I'm no expert, so in the meantime, may I refer you and others interested to refer to "Philippine Ancestral Houses" by Zialcita and Tinio -- there is a chapter there entitled "A Comparison of Regional Styles."

I would like to visit the Yap-Rodriguez (do you have photos?), Del Corro-Silva, and Jaen Houses in your town. I hope to return there some time.

alvinjay2000 wrote on Apr 30
I saw the Yap san Diego house and they do have similarities and differences. I saw that they have extensive use of red roof tiles and they are still being used by relatives or decendants of the owners of the house.

What is similar with the house is that they are grand and they still have the 2 storey house style and the ventanilla.

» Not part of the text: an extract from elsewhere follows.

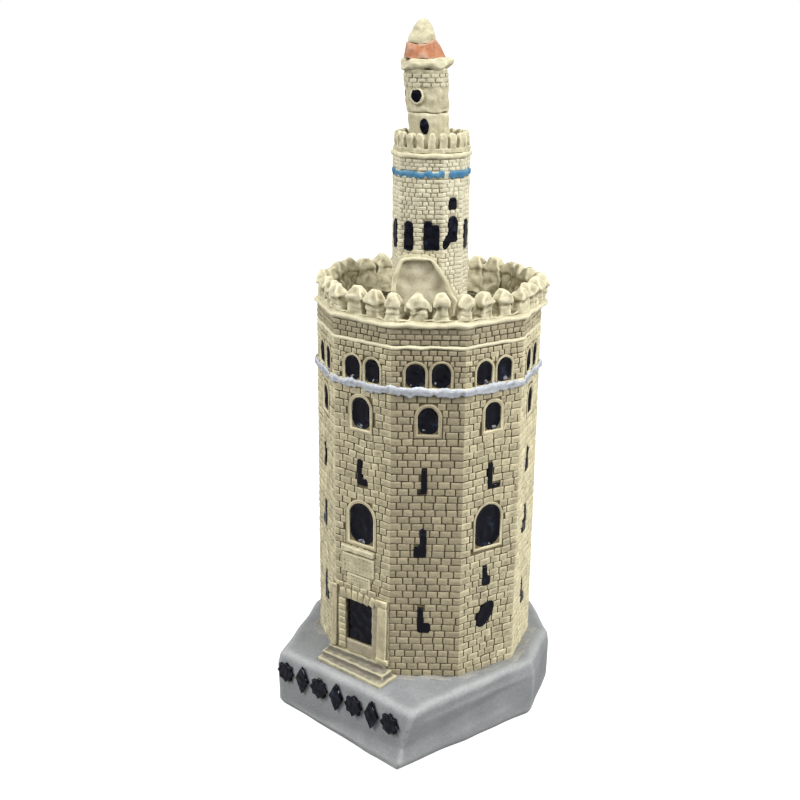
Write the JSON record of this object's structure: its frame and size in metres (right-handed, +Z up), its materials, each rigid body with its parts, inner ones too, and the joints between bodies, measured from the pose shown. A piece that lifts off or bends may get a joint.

johnada wrote on May 1, edited on May 1
I don't think there is a house in the southernmost towns of Cebu, the source of the great pieces, that has intact furnishings. The whereabouts of a fabulous ivory child Jesus on a fully carved bed with angels atrumpets is in question. I have only seen houses in Bohol that retains its contents. In my town, only 3 houses are still complete. All others are either empty, a jumble of collections or reproductions. No one appreciated them back then. For me the best house is the one far from the poblacion; the builders incorporated a well inside the house because they do not want to bothered fetching water. A classmate of mine recreated this style, placing a well inside their living room, but they abandoned the house since we made fun of it!

rally65 wrote on May 1
Which Carcar house is that one that you refer to -- the one far from the poblacion but with a well inside?

johnada wrote on May 3
The ancestral house of the Gantuangco family

rally65 wrote on May 3
johnada said
The ancestral house of the Gantuangco family

Okay, I have to look for that house next time I visit Carcar.

overtureph wrote on May 4
Fortunately there are still ancestral house owners who recognizes the importance of such structures and are willing to showcase and share them to the public. Cebu is a great destination for heritage and the beach. I like how Cebu's churches and I think even houses are made from coquina or coral stones. I wonder if they used to plaster these structures. Thanks Leo.